The next morning, the SGM was going to make a big deal out of it and called us all in. He said we could be restricted to the base for the remainder of our time there (just a few more days, thankfully), or we could fill sandbags for the Honduran base defenses. Most guys said screw it, they’d remain on base. Another guy and I opted for sandbag detail. Anything to get the hell away from those people.

So, we got a driver, a deuce-and-a-half, and 1,000 sandbags. We told the driver to pack as many shovels as he had, which resulted in a strange look, but he grabbed about a dozen. The driver drove us to the far side of the base where there was a pit of clay that was as hard-packed as granite. “This is where our guys have been filling them,” he said. We laughed and told him we weren’t going to spend one minute there. Directing him out the back gate, we headed back down the highway in the opposite direction of town. After passing by some pineapple fields, we told him to take a dirt road to the right. After passing through more fields and over a tiny bridge, we ended up on this tiny beach with the best bar one can imagine.

On an earlier trip, one of the scuba team guys had shown us this place. It had fantastic diving and the bar was open on three sides that emptied right out onto the sand. The driver couldn’t believe it. Nursing hangovers, we ordered the hair of the dog from the young girl behind the bar while my partner spoke to her quietly in the corner. Then, pulling a hammock out of my ruck, I strung it up between two poles on the open part of the bar and reclined with an ice-cold Port Royal while my bud nursed a Salva Vida.

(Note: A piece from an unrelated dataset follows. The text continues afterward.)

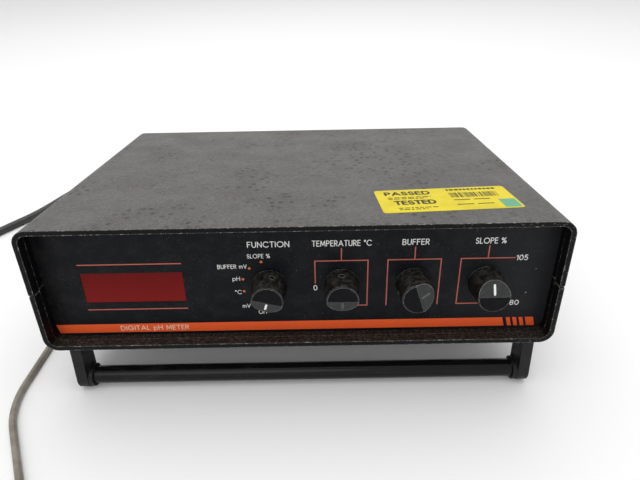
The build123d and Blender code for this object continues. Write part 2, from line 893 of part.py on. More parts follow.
transformer_screws = slotted_screws(
    Plane.XY.offset(sheet + tab_thickness),
    [(transformer_x + i * (core_width + tab_length) / 2, transformer_y) for i in (-1, 1)],
    screw_head_height,
    screw_head_radius,
    screw_radius,
    tab_thickness - touch / 2,
)
finish(transformer_screws, "transformer_screws")

# ---------------------------------------------------------------- rear sockets, fuse and leads
with BuildPart() as socket_tubes:
    with BuildSketch(rear_plane.offset(banana_cap_length)):
        with Locations(*[(-x, socket_z) for x in banana_x]):
            Circle(banana_tube_radius)
    extrude(amount=-banana_tube_length)
    with BuildSketch(rear_plane.offset(banana_cap_length)):
        with Locations(*[(-x, socket_z) for x in banana_x]):
            Circle(banana_radius)
    extrude(amount=-banana_bore, mode=Mode.SUBTRACT)
finish(socket_tubes, "socket_tubes")

with BuildPart() as socket_collars:
    with BuildSketch(rear_plane):
        with Locations(*[(-x, socket_z) for x in banana_x]):
            Circle(banana_cap_radius)
    extrude(amount=banana_cap_length)
    chamfer(socket_collars.edges().group_by(Axis.Y)[-1], banana_cap_chamfer)
    with BuildSketch(rear_plane):
        with Locations(*[(-x, socket_z) for x in banana_x]):
            Circle(banana_tube_radius)
    extrude(amount=banana_cap_length, mode=Mode.SUBTRACT)
finish(socket_collars, "socket_collars")

with BuildPart() as probe_socket:
    with BuildSketch(rear_plane):
        with Locations((-probe_x, socket_z)):
            Circle(bnc_flange_radius)
    extrude(amount=bnc_flange_thickness)
    with BuildSketch(rear_plane.offset(bnc_length)):
        with Locations((-probe_x, socket_z)):
            Circle(bnc_radius)
    extrude(amount=-2 * bnc_length)
    with BuildSketch(rear_plane.offset(bnc_length)):
        with Locations((-probe_x, socket_z)):
            Circle(bnc_radius - bnc_wall)
            Circle(bnc_radius / 2, mode=Mode.SUBTRACT)
    extrude(amount=bnc_floor - bnc_length, mode=Mode.SUBTRACT)
finish(probe_socket, "probe_socket")

with BuildPart() as socket_nuts:
    with BuildSketch(rear_plane.offset(-panel_plate)):
        with Locations(*[(-x, socket_z) for x in banana_x]):
            RegularPolygon(banana_nut_radius, 6)
            Circle(banana_tube_radius + running, mode=Mode.SUBTRACT)
        with Locations((-probe_x, socket_z)):
            RegularPolygon(bnc_flange_radius, 6)
            Circle(bnc_radius + running, mode=Mode.SUBTRACT)
    extrude(amount=-nut_thickness)
finish(socket_nuts, "socket_nuts")

with BuildPart() as probe_plug:
    with BuildSketch(rear_plane.offset(plug_gap)):
        with Locations((-probe_x, socket_z)):
            Circle(plug_radius)
    extrude(amount=plug_length - plug_gap)
    chamfer(probe_plug.faces().sort_by(Axis.Y)[-1].edges(), plug_chamfer)
    with BuildSketch(rear_plane.offset(plug_gap)):
        with Locations((-probe_x, socket_z)):
            Circle(bnc_radius + running)
    extrude(amount=bnc_length, mode=Mode.SUBTRACT)
    with BuildSketch(rear_plane.offset(plug_length)):
        with Locations((-probe_x, socket_z)):
            Circle(lead_radius + running)
    extrude(amount=-plug_grip, mode=Mode.SUBTRACT)
finish(probe_plug, "probe_plug")

with BuildPart() as plug_boot:
    with BuildSketch(rear_plane.offset(plug_length)):
        with Locations((-probe_x, socket_z)):
            Circle(boot_radius)
    extrude(amount=boot_length, taper=boot_taper)
    with BuildSketch(rear_plane.offset(plug_length)):
        with Locations((-probe_x, socket_z)):
            Circle(lead_radius + running)
    extrude(amount=boot_length, mode=Mode.SUBTRACT)
finish(plug_boot, "plug_boot")

with BuildPart() as fuse_holder:
    with BuildSketch(rear_plane):
        with Locations((-fuse_x, cord_z)):
            Circle(fuse_body_radius + fuse_flange)
    extrude(amount=fuse_wall)
    with BuildSketch(rear_plane):
        with Locations((-fuse_x, cord_z)):
            Circle(fuse_body_radius)
    extrude(amount=-fuse_body_length)
    with BuildSketch(rear_plane.offset(fuse_wall)):
        with Locations((-fuse_x, cord_z)):
            Circle(fuse_body_radius - fuse_wall)
    extrude(amount=-fuse_body_length, mode=Mode.SUBTRACT)
finish(fuse_holder, "fuse_holder")

with BuildPart() as fuse_cap:
    with BuildSketch(rear_plane.offset(fuse_wall)):
        with Locations((-fuse_x, cord_z)):
            Circle(fuse_body_radius)
    extrude(amount=fuse_cap_length)
    with BuildSketch(rear_plane.offset(fuse_wall + fuse_cap_length)):
        with Locations((-fuse_x, cord_z)):
            SlotOverall(1.4 * fuse_body_radius, fuse_slot)
    extrude(amount=-fuse_wall, mode=Mode.SUBTRACT)
finish(fuse_cap, "fuse_cap")

with BuildPart() as fuse:
    with BuildSketch(rear_plane):
        with Locations((-fuse_x, cord_z)):
            Circle(fuse_radius)
    extrude(amount=-fuse_length)
finish(fuse, "fuse")

with BuildPart() as cord_bush:
    with BuildSketch(rear_plane):
        with Locations((-cord_x, cord_z)):
            Circle(bush_radius + bush_flange)
    extrude(amount=bush_flange_thickness)
    with BuildSketch(rear_plane.offset(bush_flange_thickness)):
        with Locations((-cord_x, cord_z)):
            Circle(bush_radius)
    extrude(amount=bush_length - bush_flange_thickness, taper=bush_taper)
    with BuildSketch(rear_plane):
        with Locations((-cord_x, cord_z)):
            Circle(bush_radius - touch)
    extrude(amount=-panel_plate - bush_flange_thickness)
    with BuildSketch(rear_plane.offset(bush_length)):
        with Locations((-cord_x, cord_z)):
            Circle(cord_radius + running)
    extrude(amount=-2 * bush_length, mode=Mode.SUBTRACT)
finish(cord_bush, "cord_bush")


def lead(start, turn, table_places, bends, radius):
    """A round lead: straight back to a turn, then down and along the table, bent at each corner."""
    on_table = [table.from_local_coords((x, y - contact_y, radius)) for x, y in table_places]
    with BuildPart() as run:
        with BuildLine() as path:
            FilletPolyline(start, turn, *on_table, radius=bends)
        with BuildSketch(Plane(start, x_dir=(1, 0, 0), z_dir=(0, 1, 0))):
            Circle(radius)
        sweep(path=path.wires()[0])
    return run


lead_turn_y = 150.0
cord_start = (cord_x, rear_inner - cord_inside, cord_z)
cord_turn = (cord_x, lead_turn_y, cord_z)
cord_corners = ((-75, 219), (-228, 215), (-257, 122), (-290, 66))
cord_bends = (30, 30, 60, 120)
mains_cord = lead(cord_start, cord_turn, cord_corners, cord_bends, cord_radius)
finish(mains_cord, "mains_cord")

probe_start = (probe_x, rear_face + plug_length - plug_grip, socket_z)
probe_turn = (probe_x, lead_turn_y, socket_z)
probe_corners = ((-150, 168), (-163, 118), (-163, -108), (-128, -164))
probe_bends = (20, 20, 60, 60)
probe_lead = lead(probe_start, probe_turn, probe_corners, probe_bends, lead_radius)
finish(probe_lead, "probe_lead")

# ---------------------------------------------------------------- inspection label
with BuildPart() as inspection_label:
    with BuildSketch(Plane.XY.offset(case_height)):
        with Locations(Location((label_x, label_y), label_turn)):
            RectangleRounded(label_width, label_depth, label_corner)
    extrude(amount=label_thickness)
finish(inspection_label, "inspection_label")
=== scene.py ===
import json
import math
import random

import bmesh
import bpy
from mathutils import Matrix, Vector
from mathutils.geometry import delaunay_2d_cdt


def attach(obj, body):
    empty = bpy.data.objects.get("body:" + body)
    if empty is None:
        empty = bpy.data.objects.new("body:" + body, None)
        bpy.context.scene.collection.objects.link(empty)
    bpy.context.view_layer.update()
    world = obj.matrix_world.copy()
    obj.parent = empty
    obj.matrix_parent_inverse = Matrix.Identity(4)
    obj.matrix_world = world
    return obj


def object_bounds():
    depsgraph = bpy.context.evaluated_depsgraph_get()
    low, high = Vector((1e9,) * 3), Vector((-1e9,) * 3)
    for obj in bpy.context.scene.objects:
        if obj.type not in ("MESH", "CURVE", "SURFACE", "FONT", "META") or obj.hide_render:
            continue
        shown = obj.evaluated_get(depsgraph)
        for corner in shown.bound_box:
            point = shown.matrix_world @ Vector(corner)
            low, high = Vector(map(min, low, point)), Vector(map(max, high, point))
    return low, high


# The looks of a bench pH meter. Places are millimetres in the level case frame: +X right, +Y to the rear,
# +Z up, origin at the middle of the underside. LEAN turns that frame into the row frame, where the case
# leans back on its open stand.

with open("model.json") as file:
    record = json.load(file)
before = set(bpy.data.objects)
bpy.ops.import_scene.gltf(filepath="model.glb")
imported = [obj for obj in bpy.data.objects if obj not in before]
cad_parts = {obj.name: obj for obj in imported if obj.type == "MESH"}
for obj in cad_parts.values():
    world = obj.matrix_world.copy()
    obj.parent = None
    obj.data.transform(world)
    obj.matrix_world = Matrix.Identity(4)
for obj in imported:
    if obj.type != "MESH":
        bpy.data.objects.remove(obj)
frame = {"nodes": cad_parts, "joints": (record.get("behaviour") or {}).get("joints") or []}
cad_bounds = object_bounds()

MM = 0.001
JOINTS = {joint["name"]: joint for joint in frame["joints"]}
turn_axis = Vector(JOINTS["function_turn"]["axis"])
LEAN = Matrix.Rotation(math.atan2(turn_axis.z, turn_axis.y), 4, "X")
LEVEL = LEAN.inverted()


def case_places(node):
    """A CAD node's vertices in the case frame, in millimetres."""
    return [LEVEL @ vertex.co / MM for vertex in frame["nodes"][node].data.vertices]


def case_box(node):
    """Lowest and highest corner of a CAD node in the case frame, in millimetres."""
    places = case_places(node)
    low = Vector(min(place[i] for place in places) for i in range(3))
    high = Vector(max(place[i] for place in places) for i in range(3))
    return low, high


def joint_place(name):
    """A joint's point in the case frame, in millimetres."""
    return LEVEL @ Vector(JOINTS[name]["pos_m"]) / MM


def frame_vector(direction):
    """A direction of the case frame, turned to the row frame."""
    return LEAN.to_3x3() @ Vector(direction)


RIGHT, REAR, UP = (1, 0, 0), (0, 1, 0), (0, 0, 1)
FRONT = (0, -1, 0)
CASE_HIGH = case_box("top_cover")[1]
PANEL_LOW = case_box("front_panel")[0]
PANEL_Y = PANEL_LOW.y
KNOBS = {name: joint_place(name + "_turn") for name in ("function", "temperature", "buffer", "slope")}
KNOB_Z = KNOBS["function"].z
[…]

“What are you guys doing?” the driver asked.

“Well, we’re going to chill out, catch about a 20-minute power nap, and wait for the cavalry to arrive,” we said. About the time the first beer was gone, the cavalry had, indeed, arrived.

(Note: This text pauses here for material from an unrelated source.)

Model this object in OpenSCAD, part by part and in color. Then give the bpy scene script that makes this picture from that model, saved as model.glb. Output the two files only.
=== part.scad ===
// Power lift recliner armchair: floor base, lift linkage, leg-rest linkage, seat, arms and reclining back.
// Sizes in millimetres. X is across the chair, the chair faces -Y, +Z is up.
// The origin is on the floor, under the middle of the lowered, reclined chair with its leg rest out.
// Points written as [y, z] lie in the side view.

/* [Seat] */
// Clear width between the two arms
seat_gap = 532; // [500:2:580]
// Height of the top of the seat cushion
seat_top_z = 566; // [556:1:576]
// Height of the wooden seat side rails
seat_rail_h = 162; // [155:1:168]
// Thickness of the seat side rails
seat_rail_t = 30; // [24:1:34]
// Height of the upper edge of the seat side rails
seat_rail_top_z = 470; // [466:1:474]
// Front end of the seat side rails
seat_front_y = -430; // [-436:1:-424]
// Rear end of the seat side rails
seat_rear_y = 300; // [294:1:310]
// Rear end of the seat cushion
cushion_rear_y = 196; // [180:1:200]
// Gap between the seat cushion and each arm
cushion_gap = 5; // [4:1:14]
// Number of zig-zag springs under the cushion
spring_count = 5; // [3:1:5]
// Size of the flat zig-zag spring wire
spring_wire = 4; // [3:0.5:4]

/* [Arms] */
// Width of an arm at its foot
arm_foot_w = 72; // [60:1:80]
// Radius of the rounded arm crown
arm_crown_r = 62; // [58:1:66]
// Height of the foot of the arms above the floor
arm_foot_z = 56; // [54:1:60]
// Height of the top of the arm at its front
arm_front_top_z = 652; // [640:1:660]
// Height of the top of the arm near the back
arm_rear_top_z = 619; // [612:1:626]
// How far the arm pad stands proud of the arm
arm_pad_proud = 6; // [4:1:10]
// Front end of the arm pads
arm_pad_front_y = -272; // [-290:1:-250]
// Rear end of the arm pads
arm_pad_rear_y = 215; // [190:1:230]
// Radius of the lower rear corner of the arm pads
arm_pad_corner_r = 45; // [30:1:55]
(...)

Kids from the nearby village came flocking in, thinking the gringos were going scuba diving again. They offered us the use of their small boats and their services for whatever we needed.

We explained what we wanted to do, and they quickly agreed. We’d give them each two MREs (that we weren’t going to eat anyway). The two oldest kids were going to be foremen and oversee the entire operation. We gave them a five-minute class on how to properly fill sandbags, and just like in Selection, on how full they had to be. The two “foremen” would get five bucks each for their trouble.

After watching this slew of kids quickly filling up the sandbags, my bud and I retired to the cool shadow of the bar and the hammocks. “Yes, I’ll have another beer, thank you very much.”

In less than an hour, we had 250 sandbags filled and loaded on the deuce-and-a-half. We sent the driver back with strict orders to use the rear gate and bring back more cases of MREs. Most importantly, we told him not to breathe a word of this to anyone.

Around noon the kids wanted to take a break for lunch. They planned on eating their MREs. We can do better, we said. The girl at the bar had already been forewarned and we arranged chicken sandwiches and a few burgers for all of them. We sat in the shade of the bar and got those kids sodas. Afterward, it was time for a dip in the ocean. Punishment details are hell.

By two in the afternoon, all of our sandbags were full. In truth, we didn’t have 1,000, because they’d thought we wouldn’t be able to fill a tenth of that number. Our driver asked if we should head back. “Hell no,” we answered. It was time for some MTT. He asked what that meant. “Max tanning time,” we answered. So until about four, we laid out in the sun, swam a bit more, and bought the kids a Coke. There were about half again as many MREs as we’d originally promised, and we said the heck with it. We told them to spread those out evenly as well. It was money well spent. We thought about scrawling on the side of the truck “7th SFG Sand and Gravel,” but thought better of it. We used unconventional warfare principles to beat the pogues at their own game.

We headed back with the final load of sandbags. Arriving back at the base, we unloaded the last of the sandbags into the huge pile that the guys had made. Our “pal,” the SGM, strolled up and gave us a sneer as if to say, “I guess I showed you!” Then he glanced at the pile and knew something was up. We jumped down from the truck and gave him a “f*** you very much” smile before heading for the showers, dousing ourselves in ice-cold water that could wake the dead.